The company’s launch of its machine learning search engine last quarter could improve the customer experience. It provides customers with more relevant and personalized search results that are expected to increase their engagement levels. In addition, Williams-Sonoma is investing in a new progressive web app platform that aims to increase speed and improve the user experience. It expects to make further innovative changes to its digital offering following the launch of its in-house technology test lab in the most recent quarter.

Williams-Sonoma is utilizing technology to improve its efficiency. For example, it redesigned its order tracking capability in the most recent quarter to provide its customers with more accurate updates on their orders. This has reduced its order tracking-related calls by 30%, thereby cutting its staff costs. The company completed the migration of its order management fulfilment capabilities to a new platform in the last quarter. This will improve its order processing efficiency and lead to reduced customer delivery times.

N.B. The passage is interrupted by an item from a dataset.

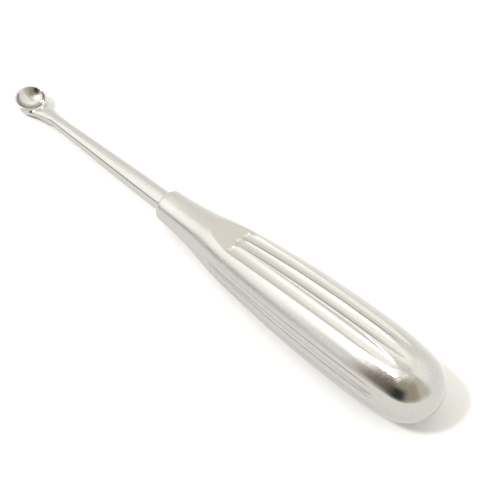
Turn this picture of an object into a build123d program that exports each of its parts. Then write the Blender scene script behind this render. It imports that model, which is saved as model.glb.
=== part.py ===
from build123d import *
from math import asin, cos, radians, sin, tan
import os

# Bone curette: an open cup on a tapered round shaft, set in a hollow fluted handle.
# Millimetres, +Z up. It lies as it rests on a table: cup to -X and open upwards,
# butt to +X, the underside of the cup and the belly of the handle on z = 0.
# All stations along the instrument are measured from the front lip of the cup.

# Overall
overall_length = 168.6
belly_station = 127.7       # where the handle touches the table
cup_axis_height = 2.02      # long axis above the table, at the middle of the cup
belly_axis_height = 10.034   # long axis above the table, at the belly

# Cup
cup_station = 5.0           # middle of the rim
cup_lift = 2.2              # middle of the rim above the shaft axis
cup_lean = 13.0             # the mouth leans back towards the handle, degrees
rim_radius = 5.05
bowl_depth = 4.2            # outside, below the plane of the rim
rim_land = 0.8              # width of the rim
hollow_depth = 3.45

# Neck between the shaft and the bowl: oval sections below the shaft axis
narrow_station, narrow_drop = 13.2, 0.15
narrow_half_width, narrow_half_height = 2.75, 1.95
broad_station, broad_drop = 8.2, 0.35
broad_half_width, broad_half_height = 4.35, 1.75

# Shaft and tang
waist_station = 17.6
waist_radius = 1.93
taper_station = 54.6
taper_radius = 2.93
shaft_radius = 3.1
shaft_full_station = 68.6
tang_end = 92.6

# Handle, outside radii at stations along its axis
mouth_station = 71.3
mouth_round = 0.9
mouth_radius = 4.87
neck_station, neck_radius = 73.7, 4.98
flare_station, flare_radius = 90.6, 6.94
shoulder_station, shoulder_radius = 101.6, 8.54
widest_radius = 10.7
dome_radius = 9.5          # where the round butt begins
dome_fall = 9.1             # slope of the outline there, degrees

# Top and bottom faces of the handle, flatter than its round corners
flat_height = 6.9           # thumb flat, from the handle axis
flat_start, flat_end = 86.0, 98.6
face_end_station, face_end_height = 139.6, 10.62
face_end_slope = 0.03

# Flutes
flute_step = 17.8           # degrees between neighbours, top and bottom groups
side_flute_step = 15.7      # degrees between neighbours, side groups
cutter_radius = 3.0
side_cutter_radius = 2.4

# Hollow
hollow_front = 4.6
front_wall_slant = 1.0
wall = 1.5

clearance = 2.0             # how far cutting shapes reach past the metal


# The round butt is part of a ball that ends on the long axis.
dome_ball = dome_radius / cos(radians(dome_fall))
dome_middle = overall_length - dome_ball
dome_station = overall_length - dome_ball * (1 - sin(radians(dome_fall)))
widest_station = dome_station - (widest_radius - dome_radius) / tan(radians(dome_fall / 2))

# The long axis rises from the cup to the butt by the angle at which the part rests.
lean = asin((belly_axis_height - cup_axis_height) / (belly_station - cup_station))
spine = Plane(
    origin=(
        -overall_length / 2 * cos(lean),
        0,
        cup_axis_height - cup_station * sin(lean),
    ),
    x_dir=(cos(lean), 0, sin(lean)),
    z_dir=(0, -1, 0),
)
long_axis = Axis(spine.origin, spine.x_dir)


def station_plane(station):
    """Plane square to the long axis."""
    return Plane(
        origin=spine.from_local_coords((station, 0, 0)),
        x_dir=(0, -1, 0),
        z_dir=spine.x_dir,
    )


def face_plane(angle):
    """Axial plane turned about the long axis: 0 is the top, 90 the side at -Y."""
    turn = radians(angle)
    across = spine.z_dir * cos(turn) - spine.y_dir * sin(turn)
    return Plane(origin=spine.origin, x_dir=spine.x_dir, z_dir=across)


# Cup and shaft: one forging, turned, hollowed and polished.
rim_plane = Plane(
    origin=spine.from_local_coords((cup_station, cup_lift, 0)),
    x_dir=(cos(lean - radians(cup_lean)), 0, sin(lean - radians(cup_lean))),
    z_dir=(-sin(lean - radians(cup_lean)), 0, cos(lean - radians(cup_lean))),
)
rim_section = Plane(origin=rim_plane.origin, x_dir=rim_plane.x_dir, z_dir=-rim_plane.y_dir)
rim_axis = Axis(rim_plane.origin, rim_plane.z_dir)
hollow_radius = rim_radius - rim_land


def cap_middle(reach, depth):
    """A point midway down the side of a round cap of this half width and depth."""
    ball = (reach**2 + depth**2) / (2 * depth)
    return (ball * sin(radians(45)), ball * (1 - cos(radians(45))) - depth)


with BuildPart() as cup_and_shaft:
    # Turned shaft with the tang that fills the neck of the handle
    with BuildSketch(spine):
        with BuildLine():
            taper = Line((waist_station, waist_radius), (taper_station, taper_radius))
            TangentArc(taper @ 1, (shaft_full_station, shaft_radius), tangent=taper % 1)
            Polyline(
                (shaft_full_station, shaft_radius),
                (tang_end, shaft_radius),
                (tang_end, 0),
                (waist_station, 0),
                (waist_station, waist_radius),
            )
        make_face()
    revolve(axis=long_axis)
    # Neck that widens from the shaft into the back of the bowl
    with BuildSketch(station_plane(waist_station)):
        Circle(waist_radius)
    with BuildSketch(station_plane(narrow_station)):
        with Locations((0, -narrow_drop)):
            Ellipse(narrow_half_width, narrow_half_height)
    with BuildSketch(station_plane(broad_station)):
        with Locations((0, -broad_drop)):
            Ellipse(broad_half_width, broad_half_height)
    loft()
    # Bowl, cut off by the plane of the rim
    with BuildSketch(rim_section):
        with BuildLine():
            ThreePointArc((rim_radius, 0), cap_middle(rim_radius, bowl_depth), (0, -bowl_depth))
            Polyline((0, -bowl_depth), (0, 0), (rim_radius, 0))
        make_face()
    revolve(axis=rim_axis)
    # Hollow of the cup
    with BuildSketch(rim_section):
        with BuildLine():
            ThreePointArc(
                (hollow_radius, 0), cap_middle(hollow_radius, hollow_depth), (0, -hollow_depth)
            )
            Polyline(
                (0, -hollow_depth),
                (0, clearance),
                (hollow_radius, clearance),
                (hollow_radius, 0),
            )
        make_face()
    revolve(axis=rim_axis, mode=Mode.SUBTRACT)
cup_and_shaft.part.label = "cup_and_shaft"


# Handle: a turned shell with flattened faces, ground thumb flats and fluted sides.
# Each flute floor is an arc through three points: front end, middle, and run-out.
middle_floor = ((101.6, 6.95), (125.6, 9.50), (162.4, 9.62))
flank_floor = ((101.9, 7.30), (125.6, 9.66), (162.4, 9.62))
side_floor = ((97.2, 7.62), (125.6, 9.88), (162.4, 9.66))

flutes = []
for face_angle in (0, 180):
    flutes.append((face_angle, middle_floor, cutter_radius))
    flutes.append((face_angle - flute_step, flank_floor, cutter_radius))
    flutes.append((face_angle + flute_step, flank_floor, cutter_radius))
for face_angle in (90, 270):
    for turn in (-side_flute_step, 0, side_flute_step):
        flutes.append((face_angle + turn, side_floor, side_cutter_radius))

with BuildPart() as handle_shell:
    # Outside, turned
    with BuildSketch(spine):
        with BuildLine():
            widest = (widest_station, widest_radius)
            barrel = TangentArc(widest, (shoulder_station, shoulder_radius), tangent=(-1, 0))
            shoulder = TangentArc(barrel @ 1, (flare_station, flare_radius), tangent=barrel % 1)
            neck = TangentArc(shoulder @ 1, (neck_station, neck_radius), tangent=shoulder % 1)
            collar = Line(neck @ 1, (mouth_station + mouth_round, mouth_radius))
            mouth = TangentArc(
                collar @ 1, (mouth_station, mouth_radius - mouth_round), tangent=(-1, 0)
            )
            Polyline(mouth @ 1, (mouth_station, 0), (overall_length, 0))
            rear = TangentArc(widest, (dome_station, dome_radius), tangent=(1, 0))
            TangentArc(rear @ 1, (overall_length, 0), tangent=rear % 1)
        make_face()
    revolve(axis=long_axis)
    # Top and bottom faces, with the thumb flat at the front of each
    for face_angle in (0, 180):
        with BuildSketch(face_plane(face_angle)):
            with BuildLine():
                flat = Line((flat_start, flat_height), (flat_end, flat_height))
                face = TangentArc(
                    (face_end_station, face_end_height), flat @ 1, tangent=(-1, -face_end_slope)
                )
                Polyline(
                    face @ 0,
                    (face_end_station, widest_radius + clearance),
                    (flat_start, widest_radius + clearance),
                    flat @ 0,
                )
            make_face()
        extrude(amount=widest_radius + clearance, both=True, mode=Mode.SUBTRACT)
    # Flutes, cut by a round tool that plunges at the front and runs out over the butt
    for angle, floor, tool_radius in flutes:
        with BuildLine(face_plane(angle)) as tool_path:
            ThreePointArc(*[(station, height + tool_radius) for station, height in floor])
        with BuildSketch(Plane(origin=tool_path.line @ 0, z_dir=tool_path.line % 0)):
            Circle(tool_radius)
        sweep(path=tool_path.line, mode=Mode.SUBTRACT)
        with Locations(tool_path.line @ 0):
            Sphere(tool_radius, mode=Mode.SUBTRACT)
    # Bore of the neck, filled by the tang, and the hollow behind it
    with BuildSketch(spine):
        with BuildLine():
            hollow_dome = TangentArc(
                (overall_length - wall, 0),
                (
                    dome_middle + (dome_ball - wall) * sin(radians(dome_fall)),
                    (dome_ball - wall) * cos(radians(dome_fall)),
                ),
                tangent=(0, 1),
            )
            hollow_rear = TangentArc(
                hollow_dome @ 1, (widest_station, widest_radius - wall), tangent=hollow_dome % 1
            )
            hollow_barrel = TangentArc(
                hollow_rear @ 1, (tang_end + front_wall_slant, hollow_front), tangent=(-1, 0)
            )
            Polyline(
                hollow_dome @ 0,
                (mouth_station - clearance, 0),
                (mouth_station - clearance, shaft_radius),
                (tang_end, shaft_radius),
                hollow_barrel @ 1,
            )
        make_face()
    revolve(axis=long_axis, mode=Mode.SUBTRACT)
handle_shell.part.label = "handle_shell"

os.makedirs("parts", exist_ok=True)
export_step(cup_and_shaft.part, "parts/cup_and_shaft.step")
export_step(handle_shell.part, "parts/handle_shell.step")
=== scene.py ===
import math

import bpy
import numpy as np
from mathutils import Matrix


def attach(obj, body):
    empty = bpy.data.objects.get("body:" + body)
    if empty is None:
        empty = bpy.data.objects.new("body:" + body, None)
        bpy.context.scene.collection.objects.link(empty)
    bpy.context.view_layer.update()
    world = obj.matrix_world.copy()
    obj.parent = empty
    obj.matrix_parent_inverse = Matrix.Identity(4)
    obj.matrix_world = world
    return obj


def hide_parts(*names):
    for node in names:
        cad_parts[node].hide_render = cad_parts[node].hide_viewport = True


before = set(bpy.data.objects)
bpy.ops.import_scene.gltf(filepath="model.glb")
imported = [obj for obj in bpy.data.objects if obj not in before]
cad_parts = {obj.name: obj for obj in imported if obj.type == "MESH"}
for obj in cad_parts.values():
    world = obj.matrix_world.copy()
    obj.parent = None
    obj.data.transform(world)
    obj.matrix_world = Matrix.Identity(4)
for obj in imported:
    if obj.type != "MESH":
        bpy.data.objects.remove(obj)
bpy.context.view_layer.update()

import openvdb
from mathutils import Vector

MM = 0.001

# Sizes that the solids have too, in millimetres, stations from the front lip of the cup
LENGTH = 168.6
BELLY_STATION, BELLY_HEIGHT = 127.7, 10.034
CUP_STATION, CUP_HEIGHT = 5.0, 2.02
CUP_LIFT = 2.2
CUP_LEAN = 13.0
RIM_RADIUS, BOWL_DEPTH = 5.05, 4.2
WAIST = (17.6, 1.93)
TAPER = (54.6, 2.93)
SHAFT = (68.6, 3.1)
MOUTH_STATION, MOUTH_ROUND, MOUTH_RADIUS = 71.3, 0.9, 4.87
NECK = (73.7, 4.98)
FLARE = (90.6, 6.94)
SHOULDER = (101.6, 8.54)
WIDEST_RADIUS, DOME_RADIUS, DOME_FALL = 10.7, 9.5, 9.1
FLAT_HEIGHT, FLAT_START, FLAT_END = 6.9, 86.0, 98.6
FACE_END, FACE_END_SLOPE = (139.6, 10.62), 0.03
FLUTE_STEP = 17.8

# Neck of the cup, slimmer than in the solids: station, drop, half width, half height
NARROW = (13.2, -0.15, 2.5, 1.95)
BROAD = (8.2, -0.35, 3.35, 1.75)
NECK_FRONT = 6.0
# Flat top of the neck: its height, where it starts to rise, over what length and how far
SHELF_HEIGHT = 1.0
SHELF_START, SHELF_LENGTH, SHELF_LIFT = 10.2, 3.0, 0.95
HOLLOW_REACH, HOLLOW_DEPTH = 4.5, 2.75
SKIN_END = 21.8     # where the skin of the cup end stops, just past the start of the turned shaft

# Flutes, most of them a little deeper than in the solids. Each floor is an arc through three
# points: front end, middle and run-out.
SIDE_FLUTE_STEP = 14.8
SIDE_RISE = math.radians(3.5)
CUTTER, SIDE_CUTTER = 2.15, 2.4
MIDDLE_FLOOR = ((100.9, 6.72), (125.6, 9.25), (162.4, 9.60))
FLANK_FLOOR = ((101.2, 7.03), (125.6, 9.42), (162.4, 9.62))
WIDE_FLOOR = ((101.9, 7.15), (125.6, 9.28), (162.4, 9.72))
SIDE_FLOOR = ((97.6, 7.84), (125.6, 9.80), (162.4, 9.60))

# Face: where it leaves the height of the thumb flat, and over what length
FACE_START, FACE_EASE = 100.4, 4.0

# How far the creases are rounded: at the flutes, at the thumb flat, what the face adds behind it,
# at the rim and at the edge of the cup's hollow
FLUTE_EDGE = 0.10
FLAT_EDGE, FACE_EDGE = 0.10, 0.45
RIM_EDGE, HOLLOW_EDGE = 0.2, 0.25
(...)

The company’s comparable sales performance in the most recent quarter was mixed. Its flagship Williams-Sonoma brand recorded a 1.6% fall in comparable sales, which was significantly lower than the 5.6% comparable sales growth it recorded in the same quarter of the previous year.

The business may be impacted by the potential for further tariffs on imports from China. While it anticipated a rise in list three tariffs from 10% to 25% in its previous guidance, it has not yet been able to offset the potential impact of proposed list four tariffs.

The business plans to transform the performance of its flagship brand through exclusive product offerings and having fewer promotions. It anticipates an increase in margin and sales as a result of these changes. The company will seek to mitigate the impact of further tariffs through continuing to move production out of China and renegotiating with its suppliers. Its multi-country supply chain is likely to make this process simpler, as the business has scope to increase production elsewhere to offset its reduced reliance on China.


Williams-Sonoma is forecast to record a rise in earnings per share of 12% in the current year. It is expected to follow this with earnings-per-share growth of 5% next year. The stock’s price-earnings ratio of 16 suggests it could offer fair value for money given its growth prospects.

Even though the stock has outperformed the S&P 500 in the last year, it offers long-term investment potential as it implements its growth strategy.

Disclosure: the author has no position in any stocks mentioned.